Stated task:
What is needed is the run of lines from the one containing "emeralds();" through the one containing "level section of", echoed exactly, with both ends kept and nothing added.

Data lines:
§ §

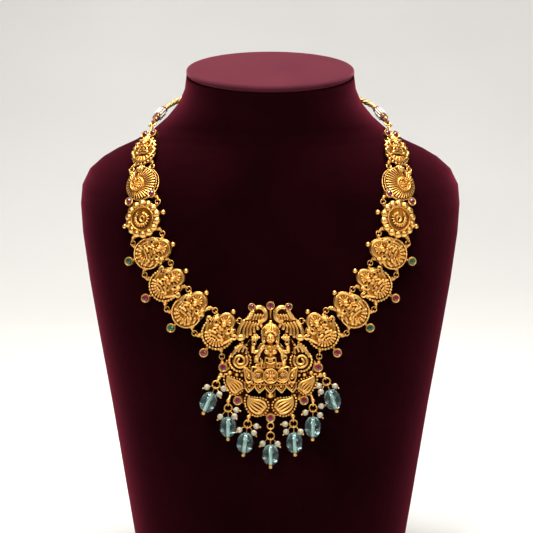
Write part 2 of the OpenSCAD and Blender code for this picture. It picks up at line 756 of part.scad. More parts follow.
module pearl_pin(p) {
    loop = pearl_loop(p);
    way = pearl_way(p);
    spoke = unit(loop - ring_middle(p[0]));
    side = unit(cross(drop_out(p[0]), spoke));
    foot = pearl_middle(p) + way * (pearl_r + pearl_ball_r + 0.08);
    multmatrix([
        [spoke.x, drop_out(p[0]).x, side.x, loop.x],
        [spoke.y, drop_out(p[0]).y, side.y, loop.y],
        [spoke.z, drop_out(p[0]).z, side.z, loop.z]
    ]) ring(pearl_loop_r, pearl_pin_r);
    rod(loop + way * pearl_loop_r, foot, pearl_pin_r);
    ball(foot, pearl_ball_r);
}
module pearls() {
    bore = pearl_pin_r + 0.1;
    pole = acos(bore / pearl_r);
    profile = [for (i = [0:14]) let (a = pole * (i / 7 - 1)) pearl_r * [cos(a), sin(a)]];
    color("ivory") seated(SEATS[PENDANT]) for (p = PEARLS)
        aimed(pearl_middle(p), pearl_middle(p) + pearl_way(p)) rotate_extrude() polygon(profile);
}

// Stones
module both_sides() {
    children();
    mirror([1, 0, 0]) children();
}
module stones(k, places) {
    seated(SEATS[k]) for (p = places) stone(p);
}
module rubies() {
    color("crimson") {
        both_sides() {
            stones(0, ARCH_CUPS);
            stones(1, SHELL_CUPS);
            for (k = [4, 6]) stones(k, [ROUND_CUP]);
        }
        stones(PENDANT, PENDANT_CUPS);
    }
}
module emeralds() {
    color("seagreen") both_sides() for (k = [3, 5]) stones(k, [OVAL_CUP]);
}
module clear_stones() {
    color("white") seated(SEATS[PENDANT]) for (p = CLEAR_STONES)
        translate([p.x, p.y, clear_z + 0.08]) {
            cylinder(h = 0.5, r = 0.54, $fn = 8);
            translate([0, 0, 0.5]) cylinder(h = 0.3, r1 = 0.54, r2 = 0.3, $fn = 8);
        }
}

// Back of the necklace: end links, bound cord ends, and the cord round the neck.
// The cord's left end, from its end link up to the side of the neck
CORD_START = [[-66.8, -0.9, 262.3], [-66, 0.9, 263.3], [-61.4, 10.6, 268.2], [-57.8, 15.6, 270.4]];
cord_gap_side = 3;
cord_gap_back = 4.2;
function round_neck(a) =
    let (z = 271.5 + 4 * sin(a) * sin(a), gap = cord_r + cord_gap_side * 0.5
        + (cord_gap_back - cord_gap_side) * pow(sin(a), 4))
    [(section(z, 1) + gap) * cos(a), (section(z, 3) + gap) * sin(a), z + 3.2 * sin(a)];
CORD = concat(
    CORD_START,
    [for (a = [155:-10:25]) round_neck(a)],
    [for (i = [len(CORD_START) - 1:-1:0]) mirrored(CORD_START[i])]
);
END_LINK = [-67.9, -5.2, 259.9];
end_link_r = 2.1;
end_wire_r = 0.5;
function top_point() = placed(SEATS[0], [-0.6, 13.6, 1.4]);
function end_run() = unit(CORD_START[0] - top_point());
function end_out() =
    let (n = [-0.3, -0.5, 0.8]) unit(n - end_run() * (n * end_run()));
module top_eyelet() {
    eye = END_LINK - end_run() * end_link_r;
    framed(eye, -end_run(), end_out()) rotate([90, 0, 0]) ring(1.25, 0.4);
    rod(eye - end_run() * 1.25, placed(SEATS[0], [-1.4, 9, 1.1]), 0.6);
}
module end_links() {
    color(GOLD) both_sides() framed(END_LINK, end_run(), end_out()) ring(end_link_r, end_wire_r);
}
function along(a, b, t) = a + (b - a) * t;
// A sleeve of thread or beads on the cord, between two shares of one of its stretches
module sleeve(i, from, to, r) {
    a = along(CORD_START[i], CORD_START[i + 1], from);
    b = along(CORD_START[i], CORD_START[i + 1], to);
    difference() {
        rod(a, b, r);
        rod(a - (b - a), b + (b - a), cord_r + 0.2);
    }
}
module thread_bindings() {
    color("maroon") both_sides() {
        sleeve(1, -0.12, 0.06, binding_r);
        sleeve(1, 0.72, 0.9, binding_r);
        // The loop that ties the cord's end to its end link
        framed(END_LINK + end_run() * end_link_r, end_run(), end_out()) rotate([90, 0, 0])
            ring(1.3, 0.45);
    }
}
module pearl_wraps() {
    color("ivory") both_sides() sleeve(1, 0.08, 0.7, wrap_r);
}
// One tube through all the points of the cord
function travel(i) =
    unit(CORD[min(i + 1, len(CORD) - 1)] - CORD[max(i - 1, 0)]);
module back_cord() {
    sides = 10;
    color(GOLD) loft([
        for (i = [0:len(CORD) - 1])
            let (t = travel(i), u = unit(cross(t, [0, 0, 1])), v = cross(u, t))
            [for (k = [0:sides - 1])
                CORD[i] + cord_r * (cos(-360 * k / sides) * u + sin(-360 * k / sides) * v)]
    ]);
}
module thread_slide() {
    top = round_neck(90);
    color("maroon") difference() {
        rod(top - [4, 0, 0], top + [4, 0, 0], 3.1);
        rod(top - [6, 0, 0], top + [6, 0, 0], cord_r + 0.6);
    }
}

bust();
neck_cap();
pendant();
left_plaque(0);  // plaque_l1
left_plaque(1);  // plaque_l2
left_plaque(2);  // plaque_l3
left_plaque(3);  // plaque_l4
left_plaque(4);  // plaque_l5
left_plaque(5);  // plaque_l6
left_plaque(6);  // plaque_l7
right_plaque(0);  // plaque_r1
right_plaque(1);  // plaque_r2
right_plaque(2);  // plaque_r3
right_plaque(3);  // plaque_r4
right_plaque(4);  // plaque_r5
right_plaque(5);  // plaque_r6
right_plaque(6);  // plaque_r7
link_rings();  // link_rings_left
mirror([1, 0, 0]) link_rings();  // link_rings_right
rubies();
emeralds();
clear_stones();
drop_ring(0);  // drop_ring_1
drop_ring(1);  // drop_ring_2
drop_ring(2);  // drop_ring_3
drop_ring(3);  // drop_ring_4
drop_ring(4);  // drop_ring_5
drop_ring(5);  // drop_ring_6
drop_ring(6);  // drop_ring_7
drop_pin(0);  // drop_pin_1
drop_pin(1);  // drop_pin_2
drop_pin(2);  // drop_pin_3
drop_pin(3);  // drop_pin_4
drop_pin(4);  // drop_pin_5
drop_pin(5);  // drop_pin_6
drop_pin(6);  // drop_pin_7
glass_bead(0);  // bead_1
glass_bead(1);  // bead_2
glass_bead(2);  // bead_3
glass_bead(3);  // bead_4
glass_bead(4);  // bead_5
glass_bead(5);  // bead_6
glass_bead(6);  // bead_7
pearls();
end_links();
thread_bindings();
pearl_wraps();
back_cord();
thread_slide();
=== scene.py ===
"""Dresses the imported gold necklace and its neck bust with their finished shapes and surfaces."""

import logging
import math
import random
from dataclasses import dataclass, field
from enum import Enum
from typing import Iterator, Optional, Sequence

import bpy
import numpy as np
from mathutils import Matrix, Vector


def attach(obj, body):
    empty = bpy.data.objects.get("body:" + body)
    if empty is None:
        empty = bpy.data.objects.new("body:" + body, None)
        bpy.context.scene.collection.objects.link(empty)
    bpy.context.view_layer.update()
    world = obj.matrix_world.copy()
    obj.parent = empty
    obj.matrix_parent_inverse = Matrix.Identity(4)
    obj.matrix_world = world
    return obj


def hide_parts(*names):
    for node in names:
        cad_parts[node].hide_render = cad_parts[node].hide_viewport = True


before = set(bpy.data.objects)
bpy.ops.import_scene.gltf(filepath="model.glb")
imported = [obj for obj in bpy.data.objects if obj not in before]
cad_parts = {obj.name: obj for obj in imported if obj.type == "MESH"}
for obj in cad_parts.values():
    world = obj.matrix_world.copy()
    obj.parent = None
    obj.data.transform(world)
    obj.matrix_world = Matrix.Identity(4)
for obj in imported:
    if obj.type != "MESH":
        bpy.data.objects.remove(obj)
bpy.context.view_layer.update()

LOG = logging.getLogger("necklace")
MM = 0.001
Point = tuple[float, float]
Colour = tuple[float, float, float]


@dataclass(frozen=True)
class Section:
    """One level section of the bust, in millimetres."""

    height: float
    half: float
    front: float
    back: float
    roundness: float


@dataclass(frozen=True)
class Form:
    """The bust's surface, worked out from its level sections."""

    sections: tuple[Section, ...] = (
        Section(0, 77.5, 86, 40, 2.8),
        Section(50, 85.5, 81.5, 41, 2.8),
        Section(100, 93.5, 76, 42, 2.7),
        Section(143, 101, 69.5, 43, 2.6),
        Section(170, 105.6, 65, 44, 2.5),
        Section(198, 109.4, 60, 45, 2.35),
        Section(214, 110.5, 56.5, 45, 2.15),
        Section(225, 109.5, 54, 45, 1.95),
        Section(234, 105, 51.5, 44.5, 1.75),
        Section(241, 97, 49.5, 44, 1.6),
        Section(246, 88.5, 48, 43.5, 1.5),
        Section(251, 77.5, 46.5, 43.5, 1.48),
        Section(257, 67.5, 45.5, 43, 1.55),
        Section(264, 59.5, 44.3, 42.5, 1.75),
        Section(272, 52.8, 43.2, 42, 1.95),
        Section(280, 49.4, 42.6, 42, 2),
        Section(287.5, 48.4, 42, 42, 2),
    )
    lean_from: float = 262
    neck_top: float = 287.5
    neck_slope: float = 11.5

    def level(self, z: float) -> Section:
        """Interpolates the section at a height.

        Args:
            z: Height in millimetres.

        Returns:
            The section there, with each size taken in a straight line between two sections.
        """
        rows = self.sections
        z = min(max(z, rows[0].height), rows[-1].height)
        for low, high in zip(rows, rows[1:]):
            if z <= high.height:
                t = (z - low.height) / (high.height - low.height)
                return Section(
                    z,
                    low.half + t * (high.half - low.half),
                    low.front + t * (high.front - low.front),
                    low.back + t * (high.back - low.back),
                    low.roundness + t * (high.roundness - low.roundness),
                )
        return rows[-1]

    def front_y(self, x: float, z: float) -> float:
        """Returns y of the front face at x and z."""
        row = self.level(z)
        share = min(1.0, abs(x) / row.half)
        return -row.front * max(0.0, 1 - share**row.roundness) ** (1 / row.roundness)

    def normal(self, x: float, z: float, step: float = 6.0) -> Vector:
        """Finds the front face's outward normal at x and z.

        Args:
            x: Place to the right.
            z: Height.
            step: Half the distance that it is read over.

        Returns:
            The unit normal.
        """
        return Vector(
            (
                (self.front_y(x + step, z) - self.front_y(x - step, z)) / (2 * step),
                -1.0,
                (self.front_y(x, z + step) - self.front_y(x, z - step)) / (2 * step),
            )
        ).normalized()

    def slope_at(self, z: float) -> float:
        """Returns how far a section leans forward, as rise over run."""
        share = (z - self.lean_from) / (self.neck_top - self.lean_from)
        return math.tan(math.radians(self.neck_slope)) * max(0.0, min(1.0, share))

    def ring(self, z: float, points: int, inset: float = 0.0, rise: float = 0.0) -> np.ndarray:
        """Returns the points round one level.

        Args:
            z: Height of the section.
            points: How many points.
            inset: How far inside the section the ring runs.
            rise: How far the ring is lifted.

        Returns:
            An array of points in millimetres.
        """
        row = self.level(z)
        power = 2 / row.roundness
        out = np.zeros((points, 3))
        for i in range(points):
            a = 2 * math.pi * i / points
            depth = row.back if math.sin(a) > 0 else row.front
            x = (row.half - inset) * math.copysign(abs(math.cos(a)) ** power, math.cos(a))
            y = (depth - inset) * math.copysign(abs(math.sin(a)) ** power, math.sin(a))
            out[i] = (x, y, z + rise + y * self.slope_at(z))
        return out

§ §

Exercise answer:
emeralds();
clear_stones();
drop_ring(0);  // drop_ring_1
drop_ring(1);  // drop_ring_2
drop_ring(2);  // drop_ring_3
drop_ring(3);  // drop_ring_4
drop_ring(4);  // drop_ring_5
drop_ring(5);  // drop_ring_6
drop_ring(6);  // drop_ring_7
drop_pin(0);  // drop_pin_1
drop_pin(1);  // drop_pin_2
drop_pin(2);  // drop_pin_3
drop_pin(3);  // drop_pin_4
drop_pin(4);  // drop_pin_5
drop_pin(5);  // drop_pin_6
drop_pin(6);  // drop_pin_7
glass_bead(0);  // bead_1
glass_bead(1);  // bead_2
glass_bead(2);  // bead_3
glass_bead(3);  // bead_4
glass_bead(4);  // bead_5
glass_bead(5);  // bead_6
glass_bead(6);  // bead_7
pearls();
end_links();
thread_bindings();
pearl_wraps();
back_cord();
thread_slide();
=== scene.py ===
"""Dresses the imported gold necklace and its neck bust with their finished shapes and surfaces."""

import logging
import math
import random
from dataclasses import dataclass, field
from enum import Enum
from typing import Iterator, Optional, Sequence

import bpy
import numpy as np
from mathutils import Matrix, Vector


def attach(obj, body):
    empty = bpy.data.objects.get("body:" + body)
    if empty is None:
        empty = bpy.data.objects.new("body:" + body, None)
        bpy.context.scene.collection.objects.link(empty)
    bpy.context.view_layer.update()
    world = obj.matrix_world.copy()
    obj.parent = empty
    obj.matrix_parent_inverse = Matrix.Identity(4)
    obj.matrix_world = world
    return obj


def hide_parts(*names):
    for node in names:
        cad_parts[node].hide_render = cad_parts[node].hide_viewport = True


before = set(bpy.data.objects)
bpy.ops.import_scene.gltf(filepath="model.glb")
imported = [obj for obj in bpy.data.objects if obj not in before]
cad_parts = {obj.name: obj for obj in imported if obj.type == "MESH"}
for obj in cad_parts.values():
    world = obj.matrix_world.copy()
    obj.parent = None
    obj.data.transform(world)
    obj.matrix_world = Matrix.Identity(4)
for obj in imported:
    if obj.type != "MESH":
        bpy.data.objects.remove(obj)
bpy.context.view_layer.update()

LOG = logging.getLogger("necklace")
MM = 0.001
Point = tuple[float, float]
Colour = tuple[float, float, float]


@dataclass(frozen=True)
class Section:
    """One level section of the bust, in millimetres."""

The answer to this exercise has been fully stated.